In appearance, I would grow up to resemble Moe, a tall, thin man of great gentleness whose spirit the Great War seemed to have broken. It was as though in more than the physical sense he could never quite catch his breath. Even then I noted that joy never seemed to collect around him, even for his wedding there was no great party, no welcoming of his tiny wife, Celia, who was barely five feet tall. He was constantly bending to her as they walked, with one gentle hand against her back as though she were a child. Trying to get with the spirit of the twenties, he made it down to Florida to speculate in real estate, but his nerve soon waterlogged, his investment melting into the sea during a great land boom in which immense fortunes were made and innocents like himself fleeced. All Moe returned with was a nice tan that encouraged my mother to believe that his health was permanently restored, but he was soon back in the Veterans Hospital at Saranac Lake, where he died. The cemetery mud on his shoe could not help but cross my mind, and with it the lurking suspicion of some validity in the superstition. That only my mother knew the rules and regulations tended to leave me with all of the attendant apprehensions and none of the satisfactions of prediction—“I knew,
I knew!”
she wailed when we heard the news of his death.

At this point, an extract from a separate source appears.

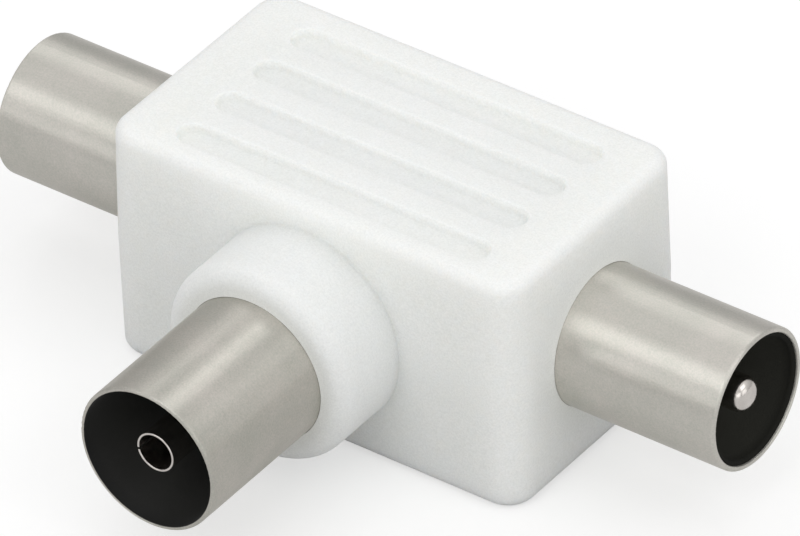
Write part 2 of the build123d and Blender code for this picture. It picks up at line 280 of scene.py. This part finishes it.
def nickel_plate(name, along, tones, painted_dark_bore=False):
    tree = Tree(name)
    stretch = tuple(MARK_STRETCH if axis == along else 1 for axis in (X, Y, Z))
    marks = tree.noise(0.35 * MM, stretch=stretch, detail=4, roughness=0.6)
    grain = tree.noise(0.12 * MM, detail=2)
    clouds = tree.noise(3 * MM)
    colour = tree.vary(tree.blend(clouds, grain, PLATE_GRAIN_SHARE), *tones)
    rough = tree.vary(marks, *PLATE_ROUGHNESS)
    metallic = 1.0
    if painted_dark_bore:
        # Painted shade: inside the bore the plate gives way to dull black, with painted depth light.
        metallic = tree.step(tree.off_axis(along), BORE_PAINTED_SHADE, BORE_EDGE)
        colour = tree.mix(metallic, dark_inside_painted_light(tree, along, SOCKET_RIM, SOCKET_LEVEL), colour)
        rough = tree.mix(metallic, (LINING_ROUGHNESS,) * 3, rough)
    tree.shader(
        Base_Color=colour,
        Metallic=metallic,
        Roughness=rough,
        IOR=1.5,
        Anisotropic=TURNED_FINISH,
        Anisotropic_Rotation=QUARTER_TURN,
        Tangent=tree.round_axis(along),
        Normal=tree.bump(grain, height=0.015 * MM, strength=0.8),
    )
    return tree.material


# Bright nickel of the pins and the contact, a little pinker than the shells
BRIGHT_TONES = (0.63, 0.59, 0.56), (0.75, 0.71, 0.67)
BRIGHT_ROUGHNESS = 0.14, 0.24


def bright_nickel():
    tree = Tree("nickel_bright")
    tree.shader(
        Base_Color=tree.vary(tree.noise(0.9 * MM), *BRIGHT_TONES),
        Metallic=1.0,
        Roughness=tree.vary(tree.noise(0.4 * MM), *BRIGHT_ROUGHNESS),
        Normal=tree.bump(tree.noise(0.3 * MM), height=0.006 * MM, strength=0.5),
    )
    return tree.material


# Black moulding of the cups and the socket's disc, its tone painted lighter with depth behind the
# plugs' rims as painted light
BLACK_ROUGHNESS = 0.75, 0.9
BLACK_SHINE = 0.08


def black_moulding():
    tree = Tree("black_moulding")
    tree.shader(
        Base_Color=dark_inside_painted_light(tree, X, PLUG_RIM, CUP_LEVEL),
        Roughness=tree.vary(tree.noise(0.5 * MM), *BLACK_ROUGHNESS),
        IOR=1.45,
        Specular_IOR_Level=BLACK_SHINE,
        Normal=tree.bump(tree.noise(0.12 * MM), height=0.02 * MM, strength=0.6),
    )
    return tree.material


# Plain metals inside the housing
TIN_TONES = (0.58, 0.58, 0.56), (0.68, 0.68, 0.66)
WIRE_TONES = (0.60, 0.56, 0.52), (0.72, 0.68, 0.63)
SOLDER_TONES = (0.50, 0.50, 0.50), (0.62, 0.62, 0.61)
TINNED_ROUGHNESS = 0.25, 0.38
SOLDER_ROUGHNESS = 0.35, 0.48


def inner_metal(name, tones, roughness):
    tree = Tree(name)
    tree.shader(
        Base_Color=tree.vary(tree.noise(1.0 * MM), *tones),
        Metallic=1.0,
        Roughness=tree.vary(tree.noise(0.4 * MM), *roughness),
        Normal=tree.bump(tree.noise(0.2 * MM), height=0.01 * MM, strength=0.4),
    )
    return tree.material


def dress(material, *nodes):
    for node in nodes:
        for slot in frame["nodes"][node].material_slots:
            slot.material = material


def dress_all():
    dress(white_moulding(), "housing")
    dress(nickel_plate("nickel_across", X, PLUG_PLATE), "left_plug_shell", "right_plug_shell")
    dress(nickel_plate("nickel_forward", Y, SOCKET_PLATE, painted_dark_bore=True), "socket_shell")
    dress(bright_nickel(), "left_plug_pin", "right_plug_pin", "socket_contact")
    dress(black_moulding(), "left_plug_insulator", "right_plug_insulator", "socket_insulator")
    dress(inner_metal("bright_tin", TIN_TONES, TINNED_ROUGHNESS), "screen_box", "screen_lid")
    wire = inner_metal("tinned_copper", WIRE_TONES, TINNED_ROUGHNESS)
    dress(wire, "through_conductor", "branch_conductor")
    solder = inner_metal("dull_solder", SOLDER_TONES, SOLDER_ROUGHNESS)
    dress(solder, "junction_solder", "left_pin_solder", "right_pin_solder", "contact_solder")
    dress(solder, "left_shell_solder", "right_shell_solder", "socket_shell_solder")


# Floor, a hair under the object: white to the camera and pale in reflections by a glow of its own,
# which keeps the object's shadow and sends no light to the object's dull surfaces
FLOOR_SIZE = 3.0
FLOOR_GAP = 0.02 * MM
FLOOR_DIFFUSE = 0.56
FLOOR_GLOW_SEEN = 0.49
FLOOR_GLOW_MIRRORED = 0.17


def floor():
    half, level = FLOOR_SIZE / 2, cad_low.z - FLOOR_GAP
    corners = [(-half, -half, level), (half, -half, level), (half, half, level), (-half, half, level)]
    mesh = bpy.data.meshes.new("floor")
    mesh.from_pydata(corners, [], [(0, 1, 2, 3)])
    plane = bpy.data.objects.new("floor", mesh)
    bpy.context.scene.collection.objects.link(plane)

    tree = Tree("floor")
    path = tree.nodes.new("ShaderNodeLightPath")
    mirrored = tree.math("MAXIMUM", path.outputs["Is Glossy Ray"], path.outputs["Is Transmission Ray"])
    mirrored = tree.math("MULTIPLY", mirrored, FLOOR_GLOW_MIRRORED)
    glow_level = tree.math("MULTIPLY_ADD", path.outputs["Is Camera Ray"], FLOOR_GLOW_SEEN, mirrored)
    diffuse = tree.nodes.new("ShaderNodeBsdfDiffuse")
    tree.feed(diffuse.inputs["Color"], (FLOOR_DIFFUSE,) * 3)
    glow = tree.nodes.new("ShaderNodeEmission")
    tree.feed(glow.inputs["Strength"], glow_level)
    both = tree.nodes.new("ShaderNodeAddShader")
    tree.feed(both.inputs[0], diffuse.outputs[0])
    tree.feed(both.inputs[1], glow.outputs[0])
    tree.feed(tree.output.inputs["Surface"], both.outputs[0])
    mesh.materials.append(tree.material)


# World: a soft grey sky, whose strength is greater overhead than at the horizon
SKY_GREY = 0.8
SKY_OVERHEAD = 1.08
SKY_HORIZON = 0.53


def world():
    sky = bpy.data.worlds.new("studio")
    bpy.context.scene.world = sky
    sky.use_nodes = True
    nodes, links = sky.node_tree.nodes, sky.node_tree.links
    nodes.clear()
    direction = nodes.new("ShaderNodeTexCoord").outputs["Generated"]
    height = nodes.new("ShaderNodeSeparateXYZ")
    links.new(direction, height.inputs[0])
    strength = nodes.new("ShaderNodeMapRange")
    strength.inputs["To Min"].default_value = SKY_HORIZON
    strength.inputs["To Max"].default_value = SKY_OVERHEAD
    links.new(height.outputs["Z"], strength.inputs["Value"])
    background = nodes.new("ShaderNodeBackground")
    background.inputs["Color"].default_value = (SKY_GREY, SKY_GREY, SKY_GREY, 1)
    links.new(strength.outputs["Result"], background.inputs["Strength"])
    output = nodes.new("ShaderNodeOutputWorld")
    links.new(background.outputs[0], output.inputs["Surface"])


# Soft lamps round the object, each a rectangle that faces the crossing of the tubes
LAMP_DISTANCE = 0.7
WIDE, SMALL = (0.40, 0.30), (0.20, 0.20)


def lamp(name, azimuth, elevation, size, power):
    """A soft lamp, with azimuth 0 towards -Y and 90 towards +X, in degrees, and power in watts."""
    turn, rise = radians(azimuth), radians(elevation)
    data = bpy.data.lights.new(name, "AREA")
    data.shape = "RECTANGLE"
    data.size, data.size_y = size
    data.energy = power
    light = bpy.data.objects.new(name, data)
    bpy.context.scene.collection.objects.link(light)
    light.location = LAMP_DISTANCE * Vector((sin(turn) * cos(rise), -cos(turn) * cos(rise), sin(rise)))
    light.rotation_euler = (CROSSING - light.location).to_track_quat("-Z", "Y").to_euler()


def lights():
    lamp("front_high", 0, 46, WIDE, 0.732)
    lamp("front_right_low", 45, 15, WIDE, 0.380)
    lamp("right_high", 90, 46, WIDE, 0.356)
    lamp("right_low", 90, 15, WIDE, 0.268)
    lamp("front_left_low", 330, 13, SMALL, 0.250)
    lamp("back_left_high", 228, 49, SMALL, 0.150)
    lamp("back_high", 180, 50, SMALL, 0.300)


bpy.context.scene.view_settings.view_transform = "Standard"
photo_camera()
dress_all()
floor()
world()
lights()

It was the same when, out of a deep sleep in an Atlantic City hotel where we were spending the High Holidays, she suddenly sat up and said, “My mother died”—which she had, it turned out, and at approximately that hour of the night. Of course, her secret powers were not all negative and would as often send her into prescient highs of optimism, especially about me. I need only draw a straight line to hear myself praised as a coming da Vinci; my failures she simply swept aside as the fault of my teachers or a momentary fogging of my mind. This worked pretty well until Miss Fisher, the principal of P.S. 24, summoned her to a conference about my unruliness.